Fabio, Griffin, and Lucien at ICES 2025 with a poster about SIMOC-based research

The International Conference on Environmental Systems (ICES) in Prague offered a great platform to showcase recent achievements in SIMOC and SAM. Griffin Hentzen presented a paper written by Dr. James Knox, NASA veteran, who with the SAM team is designing an advanced CO2 scrubber for integration into the new SAM Experimental Air Revitalization Laborator (EARL), currently in construction. This scrubber will close the air quality management loop in the Environmental Control and Life Support System (ECLSS) of SAM, further increasing mission fidelity during analog inclusions.

Griffin also presented a paper on behalf of Dr. Cameron Smith on the first prototype of a portable, pressurized, emergency shelter for deployment on Mars.

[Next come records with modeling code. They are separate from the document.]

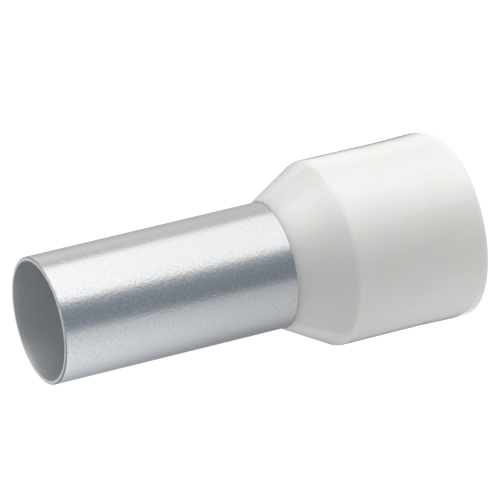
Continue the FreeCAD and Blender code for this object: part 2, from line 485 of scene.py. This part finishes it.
@dataclass
class CopperSleeve:
    """The drawn, tin-plated copper tube, cut square at its tip and flared in the collar.

    At the tip, a face counts as part of the cut where its normal rises by more than facing_up.
    """

    node: ClassVar[str] = "copper_sleeve"
    slot: ClassVar[str] = "tinned_copper"
    facing_up: ClassVar[float] = 0.5

    radius: float = field(default_factory=lambda: mount("sleeve_outside")["dims"]["r_mm"] * MM)
    bore_radius: float = field(default_factory=lambda: mount("conductor_bore")["dims"]["r_mm"] * MM)
    flare_angle: float = 38.0
    bend_radius: float = 0.45 * MM
    tip_round: float = 0.07 * MM
    tip_bevel: float = 0.03 * MM
    segments: int = 256
    wall_steps: int = 36
    bend_steps: int = 8
    flare_steps: int = 2
    tip_round_steps: int = 4
    tip_bevel_steps: int = 2
    smooth_angle: float = 35.0
    bright: TinPlate = TinPlate(
        "tin_plate",
        pale=(0.852, 0.858, 0.868),
        dark=(0.822, 0.828, 0.839),
        smooth=0.06,
        rough=0.36,
        grain_size=0.12,
        grain_depth=7e-6,
    )
    # The inside's rougher, less shiny plating is its own. Its bluer, slightly paler colour than the
    # outside's is painted light: the blue-grey light inside the tube.
    dull_and_painted_light: TinPlate = TinPlate(
        "tin_plate_inside",
        pale=(0.855, 0.872, 0.888),
        dark=(0.820, 0.838, 0.852),
        smooth=0.50,
        rough=0.58,
        grain_size=0.2,
        grain_depth=1e-6,
        metallic=0.94,
    )
    cut: TinPlate = TinPlate(
        "tin_plate_cut",
        pale=(0.74, 0.755, 0.77),
        dark=(0.64, 0.655, 0.67),
        smooth=0.38,
        rough=0.50,
        grain_size=0.1,
        grain_depth=2e-6,
    )
    # The rounded outer edge of the cut gets a darker, rougher finish than the outside.
    dark_edge: TinPlate = TinPlate(
        "tin_plate_edge",
        pale=(0.80, 0.815, 0.83),
        dark=(0.68, 0.695, 0.71),
        smooth=0.46,
        rough=0.60,
        grain_size=0.1,
        grain_depth=2e-6,
    )

    @property
    def wall(self) -> float:
        """The wall's thickness."""
        return self.radius - self.bore_radius

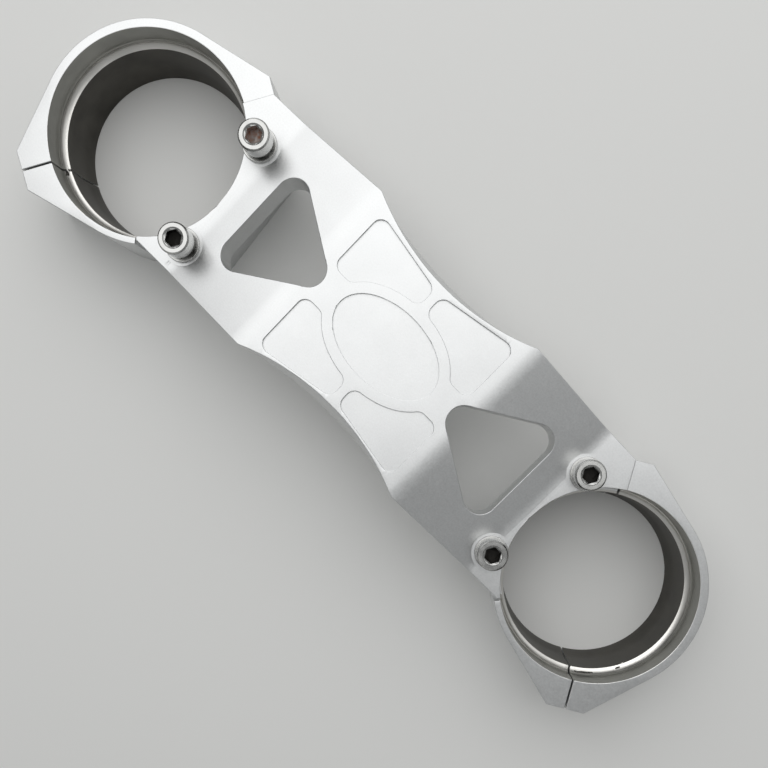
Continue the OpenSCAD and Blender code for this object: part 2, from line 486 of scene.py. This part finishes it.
def stainless_steel(finish):
    """A2 stainless steel, cold headed and tumbled: bright and fairly smooth, with
    fine scratches and slightly duller patches."""
    material, output = new_material("stainless_steel")
    patches = grain(material, 2.5 * MM)
    scratches = grain(material, 0.4 * MM, detail=3.0)
    colour = tuple(finish.stainless)
    bump = node(
        material,
        "ShaderNodeBump",
        inputs={"Height": scratches.outputs["Fac"], "Strength": 0.05, "Distance": 0.01 * MM},
    )
    metal = node(
        material,
        "ShaderNodeBsdfPrincipled",
        inputs={
            "Base Color": shade(material, patches.outputs["Fac"], darker(colour, 0.82), colour),
            "Metallic": 1.0,
            "Roughness": spread(material, patches.outputs["Fac"], 0.2, 0.32),
            "Normal": bump.outputs["Normal"],
        },
    )
    material.node_tree.links.new(metal.outputs["BSDF"], output.inputs["Surface"])
    return material


def plain_floor(colour):
    """A matt pale board."""
    material, output = new_material("plain_floor")
    board = node(
        material,
        "ShaderNodeBsdfPrincipled",
        inputs={"Base Color": rgba(colour), "Roughness": 0.9, "Specular IOR Level": 0.1},
    )
    material.node_tree.links.new(board.outputs["BSDF"], output.inputs["Surface"])
    return material


def shared_material(make):
    """The material that a maker gives, made once."""
    return bpy.data.materials.get(make.__name__) or make(bpy.context.scene.brace_finish)


# Modelling

# Corners of the CAD's loose triangles within this distance are one corner. The bridge's
# rounds end in edges shorter than its own distance, which a bevel would fold over
CAD_WELD = 0.001 * MM
BRIDGE_WELD = 0.05 * MM
# Edges that turn by more than this are broken, and take at most this share of
# the width of the faces beside them
SHARP_ANGLE = math.radians(25)
BEVEL_SHARE = 0.25
# Only a screw's square edges are broken, not the cone in its socket's mouth
SCREW_SHARP_ANGLE = math.radians(60)
# Edges that turn by less than this are shaded as one round
ROUND_ANGLE = math.radians(35)
# Faces within this angle are one flat region, and a region over this area keeps
# its own shading up to its edge
FLAT_ANGLE = math.radians(0.3)
FLAT_AREA = 60 * MM * MM
SMALL_FLAT_AREA = 15 * MM * MM
# Two triangles that meet at more than this lie on top of each other, and turning
# the edge between them this many times over the whole piece parts nearly all
FOLD_ANGLE = math.radians(170)
UNFOLD_TURNS = 4

# The nicks in the lips: the piece, then the bearing in degrees and the reach from the
# fork's axis, the height, and the pit's half length, half width and half depth
NICKS = (
    ("right_clamp_cap", -50, 26.4 * MM, 17.15 * MM, (2.1 * MM, 0.28 * MM, 0.3 * MM)),
    ("right_clamp_cap", -29.3, 26.0 * MM, 16.8 * MM, (0.5 * MM, 0.22 * MM, 0.22 * MM)),
    ("left_clamp_base", -118.8, 26.4 * MM, 17.1 * MM, (0.8 * MM, 0.42 * MM, 0.4 * MM)),
)
# Faces this near a pit's middle, in its own sizes, are its walls
NICK_REACH = 1.02

# Walls that face a fork's axis by this much, and lie this near its grip, are turned
BORE_FACING = 0.3
BORE_MARGIN = 2 * MM
# A bore's lip leans back by more than this, and its relief is wider than its grip
LIP_TILT = 0.3
RELIEF_STEP = 1.2 * MM
RELIEF_SLOT, LIP_SLOT, GRIP_SLOT = 1, 2, 3

# Where a screw's socket lies: below its mouth, in the top share of the screw and
# near its axis, which the corners in the head's top slice give
MOUTH_DEPTH = 0.5 * MM
SOCKET_SHARE = 0.16
SOCKET_REACH = 2.45 * MM
HEAD_SLICE = 1 * MM
FLOOR_FACING = 0.7
WALL_SLOT, SHADED_FLOOR_SLOT = 1, 2


def only(piece):
    """Leaves one object selected and active."""
    bpy.ops.object.select_all(action="DESELECT")
    bpy.context.view_layer.objects.active = piece
    piece.select_set(True)


def clean_copy(name, source, weld=CAD_WELD):
    """A copy of a CAD node as one welded skin."""
    piece = bpy.data.objects.new(name, frame["nodes"][source].data.copy())
    bpy.context.scene.collection.objects.link(piece)
    piece.data.materials.clear()
    only(piece)
    bpy.ops.object.mode_set(mode="EDIT")
    bpy.ops.mesh.select_all(action="SELECT")
    bpy.ops.mesh.remove_doubles(threshold=weld)
    bpy.ops.object.mode_set(mode="OBJECT")
    return piece


def flat_regions(skin):
    """The area of the flat region that each face belongs to."""
    area = {}
    for start in skin.faces:
        if start in area:
            continue
        region, reached = [start], {start}
        for face in region:
            for edge in face.edges:
                if edge.calc_face_angle(math.pi) < FLAT_ANGLE:
                    beside = [other for other in edge.link_faces if other not in reached]
                    region.extend(beside)
                    reached.update(beside)
        total = sum(face.calc_area() for face in region)
        area.update((face, total) for face in region)
    return area


def weigh_edges(piece, width, sharp, flat):
    """Marks the outer edges that are this sharp for the bevel, each with the share of
    the width that its narrower face has room for, and parts flat faces from rounds."""
    skin = bmesh.new()
    skin.from_mesh(piece.data)
    weight = skin.edges.layers.float.new("bevel_weight_edge")
    area = flat_regions(skin)
    for edge in skin.edges:
        angle = edge.calc_face_angle_signed(0)
        beside = [area[face] for face in edge.link_faces]
        if angle > sharp:
            edge[weight] = min(1.0, BEVEL_SHARE * min(beside) / (edge.calc_length() * width))
        elif abs(angle) > FLAT_ANGLE and max(beside) > flat:
            edge.smooth = False
    skin.to_mesh(piece.data)
    skin.free()


def unfold(piece):
    """Turns the diagonals of the thin triangles that the bevel has folded over."""
    skin = bmesh.new()
    skin.from_mesh(piece.data)
    for _ in range(UNFOLD_TURNS):
        for edge in list(skin.edges):
            if edge.calc_face_angle(0) < FOLD_ANGLE:
                continue
            if any(len(face.verts) > 3 for face in edge.link_faces):
                continue
            thin = min(edge.link_faces, key=lambda face: face.calc_area())
            if edge.calc_length() < max(side.calc_length() for side in thin.edges):
                continue
            for made in bmesh.ops.rotate_edges(skin, edges=[edge])["edges"]:
                for face in made.link_faces:
                    face.normal_update()
    skin.to_mesh(piece.data)
    skin.free()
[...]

SAM has since the spring of 2024 been working with the Technical University of Munich (TUM), Germany, under Dr. Gisela Detrell, where graduate student Fabio Schäfer is designing a large scale photobioreactor to be installed in the new SAM EARL facility. Fabio presented a poster on how this system will support future bioregenerative atmosphere revitalization research. This project is the first to implement a photobioreactor (algae-based CO2 sequestration) of this scale in an analog facility, opening a multitude of opportunities and research questions to be studied at SAM.

Also from TUM, Lucien Volk shared his progress on a photobioreactor simulation model built in SIMOC. The capability to simulate realistic photobioreactor behavior is important to design robust hybrid and bioregenerative life support systems for future missions to space. This previous article shares details about his work.

As always, ICES was a great opportunity for the SIMOC-SAM and TUM working groups to gather and connect with the greater ECLSS community.

Visit the SIMOC and SAM Publications page to learn more …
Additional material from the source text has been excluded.